## Provided data

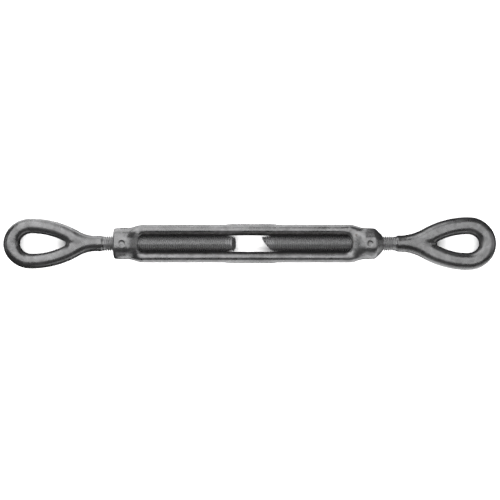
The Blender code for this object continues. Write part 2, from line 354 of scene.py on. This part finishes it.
def relaxed(field, verts, quads, step, rounds=4):
    """Evens the quads out along the surface, and keeps them on it."""
    ends = np.concatenate([quads[:, [0, 1]], quads[:, [1, 2]], quads[:, [2, 3]], quads[:, [3, 0]]])
    ends = np.unique(np.sort(ends, 1), axis=0)
    degree = np.bincount(ends.ravel(), minlength=len(verts))[:, None]
    verts = on_to_surface(field, verts, 3, step)
    for _ in range(rounds):
        mean = np.zeros_like(verts)
        for i in range(3):
            mean[:, i] = (
                np.bincount(ends[:, 0], verts[ends[:, 1], i], len(verts))
                + np.bincount(ends[:, 1], verts[ends[:, 0], i], len(verts))
            )
        verts = mix(verts, mean / degree, 0.6)
        verts = on_to_surface(field, verts, 1, step)
    return on_to_surface(field, verts, 2, step)


def forged(field, verts, seed, coarse, fine):
    """The small unevenness of a hammered, hot-dipped surface, along the normals."""
    g = gradient(field, verts)
    g /= np.maximum(np.linalg.norm(g, axis=1, keepdims=True), 1e-9)
    shift = Vector((seed * 3.1, seed * 7.7, seed * 1.3))
    amount = np.empty(len(verts))
    for i, p in enumerate(verts):
        q = Vector(p) / MM
        amount[i] = (
            coarse * noise.noise(q * 0.075 + shift)
            + fine * noise.noise(q * 0.30 + shift)
            + 0.5 * fine * noise.noise(q * 0.75 - shift)
        )
    return verts + g * (amount * MM)[:, None]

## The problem
Restate the whole listing exactly.

## Finished task
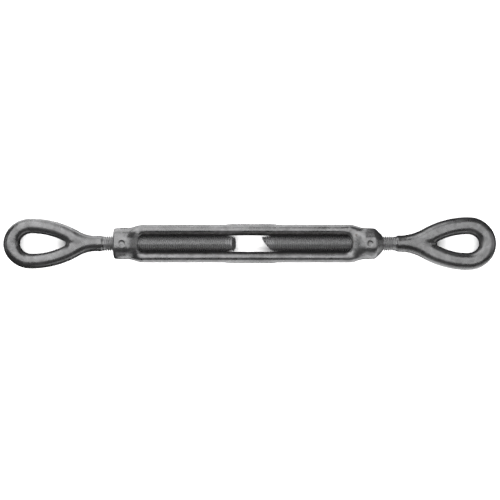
The Blender code for this object continues. Write part 2, from line 354 of scene.py on. This part finishes it.
def relaxed(field, verts, quads, step, rounds=4):
    """Evens the quads out along the surface, and keeps them on it."""
    ends = np.concatenate([quads[:, [0, 1]], quads[:, [1, 2]], quads[:, [2, 3]], quads[:, [3, 0]]])
    ends = np.unique(np.sort(ends, 1), axis=0)
    degree = np.bincount(ends.ravel(), minlength=len(verts))[:, None]
    verts = on_to_surface(field, verts, 3, step)
    for _ in range(rounds):
        mean = np.zeros_like(verts)
        for i in range(3):
            mean[:, i] = (
                np.bincount(ends[:, 0], verts[ends[:, 1], i], len(verts))
                + np.bincount(ends[:, 1], verts[ends[:, 0], i], len(verts))
            )
        verts = mix(verts, mean / degree, 0.6)
        verts = on_to_surface(field, verts, 1, step)
    return on_to_surface(field, verts, 2, step)


def forged(field, verts, seed, coarse, fine):
    """The small unevenness of a hammered, hot-dipped surface, along the normals."""
    g = gradient(field, verts)
    g /= np.maximum(np.linalg.norm(g, axis=1, keepdims=True), 1e-9)
    shift = Vector((seed * 3.1, seed * 7.7, seed * 1.3))
    amount = np.empty(len(verts))
    for i, p in enumerate(verts):
        q = Vector(p) / MM
        amount[i] = (
            coarse * noise.noise(q * 0.075 + shift)
            + fine * noise.noise(q * 0.30 + shift)
            + 0.5 * fine * noise.noise(q * 0.75 - shift)
        )
    return verts + g * (amount * MM)[:, None]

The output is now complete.